Wooden tram of Kolkata finds a place of honour
The wooden tram that once used to ply on the streets of Kolkata, gets its place of honour at the Heritage Transport Museum in Gurgaon, near Delhi. In fact, this tram will be the main attraction of the museum on its fourth anniversary. Only this September, the Tramways Company handed over the heritage tram to the museum authorities for exhibition. Manufactured in the 1940s, the tram (number 240) has been plying commuters for seven decades and now it is ready to take a break from active service.

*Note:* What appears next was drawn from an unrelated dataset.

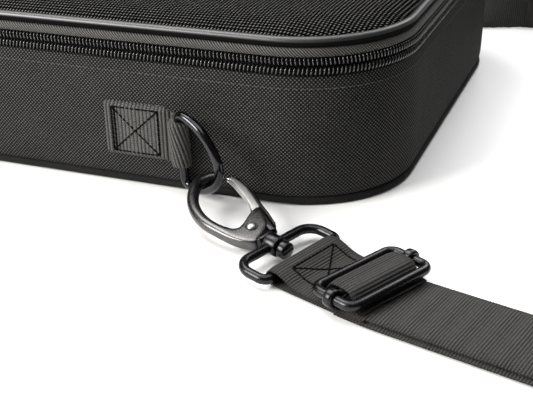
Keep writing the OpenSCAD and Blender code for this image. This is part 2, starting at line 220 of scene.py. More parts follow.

For the past couple of months, the tram car has been undergoing cleaning and refurbishing for its journey ahead. The exterior has not been changed. The interior is adorned with heritage photographs, tracing the veritable history of tram cars in the city and videos depicting the ubiquitous presence of trams in Kolkata, and how the two are intrinsically intertwined and lend each other a common identity. There is a similar tram preserved in the city. Other than that, this will be the only wooden tram in the country that will be exhibited at the museum.
This tram is 57ft long and 7ft broad, weighs 18 tons and has two compartments. The Heritage Transport Museum has many rare vehicles on display including a 1930s restored railway saloon, a 1953-built Arnold Jung locomotive engine which is 31ft long, 12-and-a-half ft high and weighs 47 tons. The museum has other modes of vintage transports on display some of which are from their nascent stage including carts, two-wheelers, motorcars, buses, trucks, boats and airplanes, but did not have any tram cars. Now the museum authorities are elated with their latest acquisition. The tram car and hand-held rickshaws, both of which define the city, are now going to be part of the exhibition there.
Tram car was introduced in Mumbai (erstwhile Bombay) in 1874 but it was discontinued from 1964. In Calcutta, horse-drawn tram cars started plying from 1873, between Sealdah and Armenian Ghat. Tram cars have become an integral part of the city’s historical tradition. Naturally stories surrounding the tram car galore. After all, Calcutta’s tramways is the oldest in Asia and is the only one in the entire country which is still functional!
In 1880, a tram track was laid between Sealdah and Armenian Ghat. It was inaugurated by the then-Viceroy, Lord Ripon. In 1882, steam-loco-driven tram was introduced on a trial basis. By the end of the 19th century, the Tramways Company had 166 tram cars at its disposal, 1000 horses, seven steam loco and 19 miles of tram tracks. In 1902, the first electric tram was flagged off between Esplanade and Kidderpore. Trams still ply on that beautiful stretch that runs through the greenery of the Maidan area and the dream-like journey ushers in nostalgic feelings about Kolkata’s glorious past.
Trams used to ply in seven others cities in the country other than Calcutta and Bombay. Tram cars were introduced as a mode of communication in Delhi, Nasik, Patna, Chennai, Cochi, Kanpur and Bhavnagar but they were discontinued in all the cities in the 1960s. In Delhi tram cars were introduced in 1908. Trams ran on a 15-km-long stretch between Jama Masjid, Chandni Chowk, Sadar Bazar, Pahargunj and Tees Hajari but the service was suspended in 1963. Chennai terminated tram service even earlier, in 1953. Kolkata is the only city where trams continue to provide service to commuters diligently. Who knows, if trams are taken off the tracks some day, our future generations will have to be content with gazing at photographs and models of trams in museums.